En l’espèce, ce lien direct n’est pas donné. Un acheteur ne reconnaîtra pas directement, sans autres réflexions ou étapes intermédiaires mentales, que la pomme constitue le contenu des enregistrements sonores, visuels ou cinématographiques. En raison de l’absence de proximité avec le produit, le signe ne peut pas être considéré comme directement descriptif des produits en cause.
Le TAF souligne toutefois que l’enregistrement porte sur l’image de cette pomme concrète et que, si l’image de la pomme était utilisée comme marque pour des médias qui traitent thématiquement de pommes, le signe serait utilisé par la titulaire comme marque figurative et perdrait donc sa protection.
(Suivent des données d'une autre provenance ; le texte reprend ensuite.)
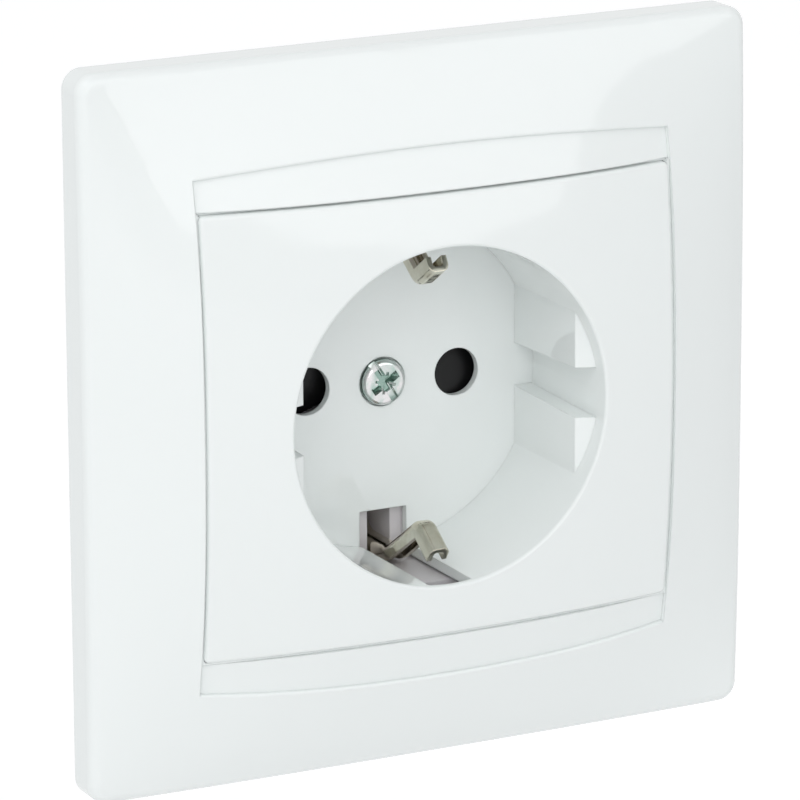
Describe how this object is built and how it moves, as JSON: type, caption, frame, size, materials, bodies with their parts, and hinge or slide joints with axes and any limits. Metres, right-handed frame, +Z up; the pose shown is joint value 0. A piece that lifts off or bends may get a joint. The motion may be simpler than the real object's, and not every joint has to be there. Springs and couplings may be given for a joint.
{
  "type": "type f wall socket",
  "caption": "Flush wall socket with a square crowned frame, a round plug well with side earth clips and a turning shutter, and a moulded insert behind on a steel support ring.",
  "frame": {"origin": "middle of the wall plane on the axis of the plug well, where the support ring and the frame's back edge meet the wall", "axes": "+Z up the wall, +X to the right as seen from the room, +Y into the wall; the front faces -Y"},
  "size_m": [0.083, 0.0449, 0.083],
  "materials": {
    "white_moulding": "high-gloss white moulded thermoplastic",
    "grey_moulding": "matt mauve-grey moulded thermoplastic",
    "black_moulding": "satin black moulded polyamide",
    "nickel_plated_strap": "stamped and folded spring strip, nickel plated",
    "contact_brass": "stamped and folded spring brass",
    "zinc_plated_steel": "stamped steel, zinc plated",
    "zinc_plated_screw": "cold-headed steel screw, bright zinc plated",
    "spring_steel": "bare spring wire"
  },
  "bodies": {
    "socket": {"base_housing": "grey_moulding", "centre_cover": "white_moulding", "contact_line": "contact_brass", "contact_neutral": "contact_brass", "cover_nut": "zinc_plated_steel", "cover_screw": "zinc_plated_screw", "earth_strap": "nickel_plated_strap", "frame": "white_moulding", "rear_cover": "grey_moulding", "rear_cover_screws": "zinc_plated_screw", "ring_screws": "zinc_plated_screw", "shutter_spring": "spring_steel", "support_ring": "zinc_plated_steel", "terminal_clamp_earth": "zinc_plated_steel", "terminal_clamp_line": "zinc_plated_steel", "terminal_clamp_neutral": "zinc_plated_steel", "terminal_screw_earth": "zinc_plated_screw", "terminal_screw_line": "zinc_plated_screw", "terminal_screw_neutral": "zinc_plated_screw"},
    "shutter": {"shutter": "black_moulding"}
  },
  "joints": [
    {"name": "shutter_turn", "type": "hinge", "parent": "socket", "child": "shutter", "pos_m": [0, 0.0087, 0], "axis": [0, 1, 0], "range_deg": [0, 40], "stiffness_Nm_per_rad": 0.002, "springref_deg": -11.46, "deforming": ["shutter_spring"]}
  ]
}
Absence d’intérêt commercial, négation du besoin de libre disponibilité
Le TAF constate que le signe en cause n’est pas typique pour les contenus d’enregistrements sonores, vidéo et cinématographiques et pour les supports de données correspondants. L’IPI n’a pas démontré qu’un nombre important de concurrents souhaiteraient garder à la libre disposition cette présentation de la pomme pour informer le public en lien avec ces produits et qu’il existerait ainsi une demande actuelle à cet égard que la marque entraverait. En raison de l’absence d’indices d’un large usage exclusivement ou de manière déterminante sur les pommes en lien avec ces produits, le TAF part du principe qu’il n’y a pas d’intérêt actuel du marché pour le signe en cause. Le besoin de libre disponibilité est ainsi nié.
En définitive, le TAF admet le recours et enregistre le signe pour les produits revendiqués.